Cyclic Spectral Analysis of Fluctuations in a GCM Simulation

Abstract

Due to the variety of periodic or quasi-periodic deterministic forcings (e.g., diurnal cycle, seasonal cycle, Milankovitch cycles, etc.), most climate fluctuations may be modeled as cyclostationary processes since their properties are modulated by these cycles. Difficulties in using conventional spectral analysis to explore the seasonal variation of climate fluctuations have indicated the need for some new statistical techniques. It is suggested here that the cyclic spectral analysis he used for interpreting such fluctuations. The technique is adapted from cyclostationarity theory in signal processing. To demonstrate the usefulness of this technique, a very simple cyclostationarity stochastic climate model is constructed. The results show that the seasonal cycle strongly modulates the amplitude of the covariance and spectrum. The seasonal variation of intraseasonal oscillations in the Tropics has also been studied on a zonally symmetric all-land planet in the absence of external forcing. The idealized planet has no ocean no topography.
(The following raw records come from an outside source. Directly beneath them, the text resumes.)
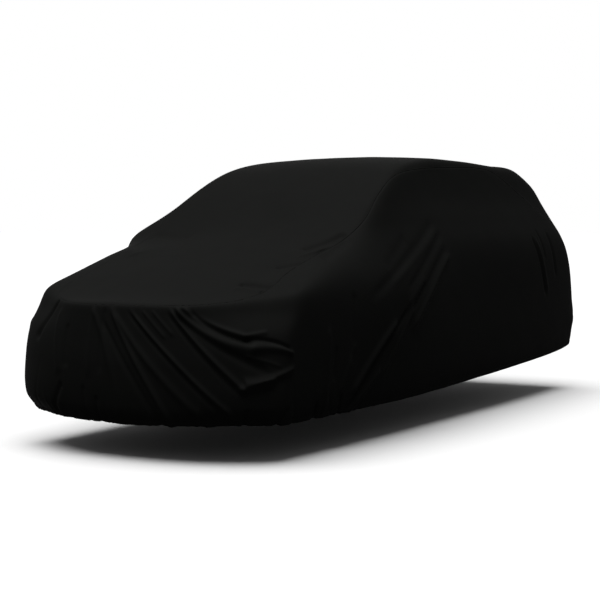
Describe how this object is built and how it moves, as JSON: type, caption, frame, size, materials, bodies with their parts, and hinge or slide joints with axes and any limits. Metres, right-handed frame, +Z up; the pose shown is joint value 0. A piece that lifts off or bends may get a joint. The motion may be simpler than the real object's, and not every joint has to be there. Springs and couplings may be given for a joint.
{
  "type": "fitted car cover",
  "caption": "Fitted stretch-satin cover shaped over a small hatchback: a top panel sewn to a skirt panel that is drawn in at an elastic hem, hollow underneath",
  "frame": {"origin": "the support point under the roof: the underside of the cloth at the roof's highest point on the middle line", "axes": "+X rearwards along the car, +Y to the car's right, +Z up"},
  "size_m": [4.0121, 1.7834, 1.3318],
  "materials": {
    "cover_cloth": "smooth black stretch satin with a soft sheen"
  },
  "bodies": {
    "root": {"top_panel": "cover_cloth", "skirt_panel": "cover_cloth"}
  },
  "joints": []
}
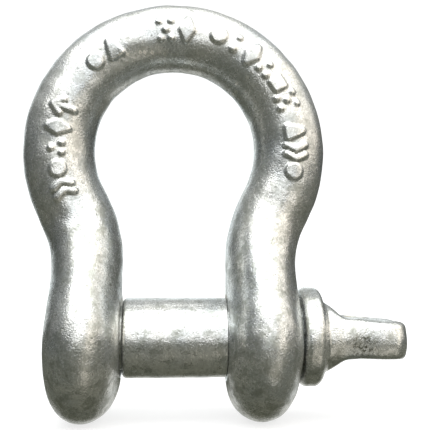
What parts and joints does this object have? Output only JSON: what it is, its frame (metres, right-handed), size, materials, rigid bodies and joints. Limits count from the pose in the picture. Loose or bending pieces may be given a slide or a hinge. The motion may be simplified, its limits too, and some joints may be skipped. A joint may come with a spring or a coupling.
{
  "type": "bow shackle",
  "caption": "Bow shackle of galvanised forged steel: a round-barred bow with two bored ears, closed by a screw pin with a collar and an eyed turning tab.",
  "frame": {"origin": "on the pin's axis, at the middle of the jaw between the two ears", "axes": "+X along the pin towards its collar and tab, +Z from the pin towards the crown, Y across the flat of the bow; pictured from -Y"},
  "size_m": [0.0954, 0.041, 0.1044],
  "materials": {
    "bow_zinc": "hot-dip galvanised forging, satin, mottled light and dark grey with a fine grain",
    "pin_zinc": "hot-dip galvanised forging, satin, a little brighter and rougher than the bow",
    "thread_zinc": "galvanised cut thread, dull grey"
  },
  "bodies": {
    "bow": {"bow": "bow_zinc"},
    "collar": {"pin_collar": "pin_zinc"},
    "pin": {"pin_shank": "pin_zinc", "pin_thread": "thread_zinc", "pin_tab": "pin_zinc"}
  },
  "joints": [
    {"name": "pin_slide", "type": "slide", "parent": "bow", "child": "collar", "axis": [1, 0, 0], "range_m": [0, 0.085]},
    {"name": "pin_turn", "type": "hinge", "parent": "collar", "child": "pin", "pos_m": [0, 0, 0], "axis": [1, 0, 0], "continuous": true}
  ]
}
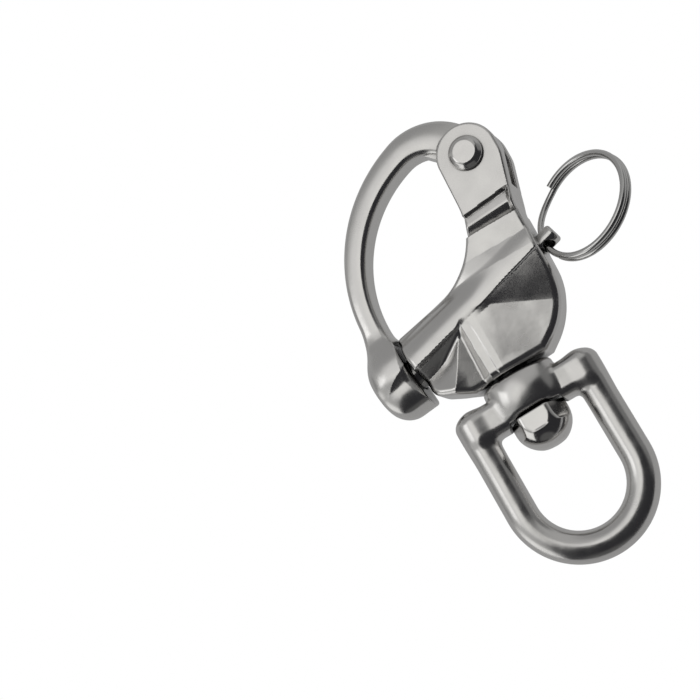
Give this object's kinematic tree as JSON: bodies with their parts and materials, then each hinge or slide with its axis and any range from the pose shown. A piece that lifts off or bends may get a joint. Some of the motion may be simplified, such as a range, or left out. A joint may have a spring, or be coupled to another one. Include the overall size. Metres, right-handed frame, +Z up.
{
  "type": "swivel snap hook",
  "caption": "Snap hook with a hinged jaw that a sprung plunger locks, a pull ring on the plunger, and an eye that swivels under the body.",
  "frame": {"origin": "where a line bears inside the swivel eye, on the swivel axis and at mid-thickness", "axes": "+Y along the swivel axis towards the jaw, +X towards the jaw's hinge side, +Z up from the face the hook lies on"},
  "size_m": [0.0598, 0.0869, 0.0154],
  "materials": {
    "cast_steel": "cast and polished stainless steel",
    "turned_steel": "turned and polished stainless steel",
    "spring_wire": "drawn stainless spring wire"
  },
  "bodies": {
    "body": {"body": "cast_steel", "pivot_rivet": "turned_steel", "swivel_bolt": "turned_steel", "plunger_spring": "spring_wire"},
    "jaw": {"jaw": "cast_steel"},
    "plunger": {"plunger": "turned_steel"},
    "swivel_eye": {"swivel_eye": "cast_steel"},
    "pull_ring": {"pull_ring": "spring_wire"}
  },
  "joints": [
    {"name": "jaw_hinge", "type": "hinge", "parent": "body", "child": "jaw", "pos_m": [0.0135, 0.0693, 0], "axis": [0, 0, -1], "range_deg": [0, 95]},
    {"name": "plunger_slide", "type": "slide", "parent": "body", "child": "plunger", "axis": [0.9703, 0.2419, 0], "range_m": [0, 0.0045], "stiffness_N_per_m": 900, "springref_m": -0.004, "deforming": ["plunger_spring"]},
    {"name": "eye_swivel", "type": "hinge", "parent": "body", "child": "swivel_eye", "pos_m": [0, 0.031, 0], "axis": [0, 1, 0], "continuous": true},
    {"name": "ring_swing", "type": "hinge", "parent": "plunger", "child": "pull_ring", "pos_m": [0.01686, 0.0486, 0], "axis": [-0.0072, 0.8883, -0.4592], "range_deg": [-50, 50]}
  ]
}
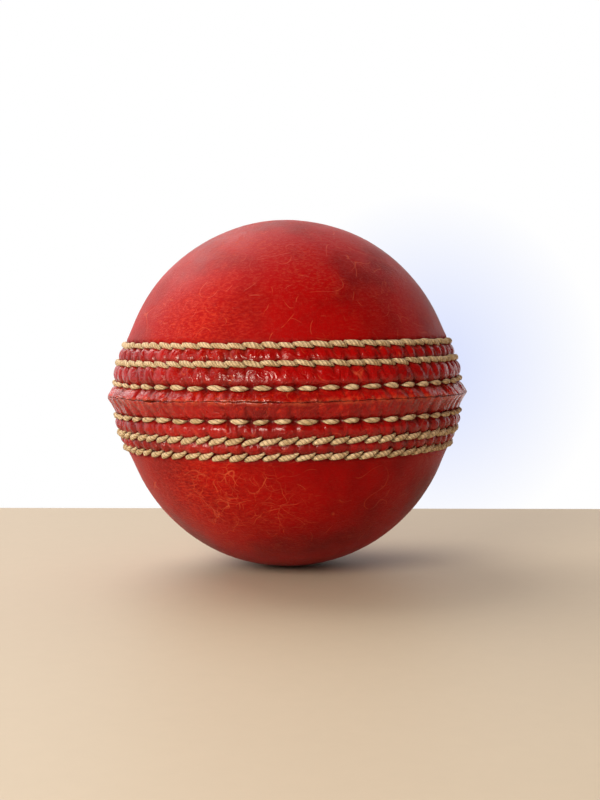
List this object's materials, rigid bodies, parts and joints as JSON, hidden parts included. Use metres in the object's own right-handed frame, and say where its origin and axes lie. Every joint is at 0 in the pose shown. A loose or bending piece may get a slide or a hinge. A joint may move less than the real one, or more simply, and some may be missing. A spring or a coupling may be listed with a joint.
{
  "type": "cricket ball",
  "caption": "Round leather-covered ball with a raised, hand-stitched seam around a wound cork core.",
  "frame": {"origin": "centre of the ball", "axes": "+Z along the ball's pole axis, square to the seam, which lies in the XY plane"},
  "size_m": [0.075, 0.075, 0.072],
  "materials": {
    "leather": "polished",
    "thread": "matte",
    "yarn": "matte",
    "cork": "matte",
    "rubber_cork": "matte"
  },
  "bodies": {
    "root": {"upper_cover": "leather", "lower_cover": "leather", "outer_yarn_winding": "yarn", "middle_yarn_winding": "yarn", "inner_yarn_winding": "yarn", "core_nucleus": "rubber_cork", "upper_lip_stitches": "thread", "lower_lip_stitches": "thread", "upper_middle_stitches": "thread", "lower_middle_stitches": "thread", "upper_outer_stitches": "thread", "lower_outer_stitches": "thread", "outer_cork_pad_1": "cork", "outer_cork_pad_2": "cork", "outer_cork_pad_3": "cork", "outer_cork_pad_4": "cork", "outer_cork_pad_5": "cork", "outer_cork_pad_6": "cork", "inner_cork_pad_1": "cork", "inner_cork_pad_2": "cork", "inner_cork_pad_3": "cork", "inner_cork_pad_4": "cork", "inner_cork_pad_5": "cork", "inner_cork_pad_6": "cork"}
  },
  "joints": []
}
A 15-year length seasonal run of the atmosphere is analyzed with the NCAR Community Climate Model (CCM2, R15). Analysis of the simulation data indicates the presence of intraseaonal oscillations in the Tropics, which are also localized in the time of year. Both examples suggest that these techniques might be useful for analysis of fluctuations that exhibit locality in both frequency and season.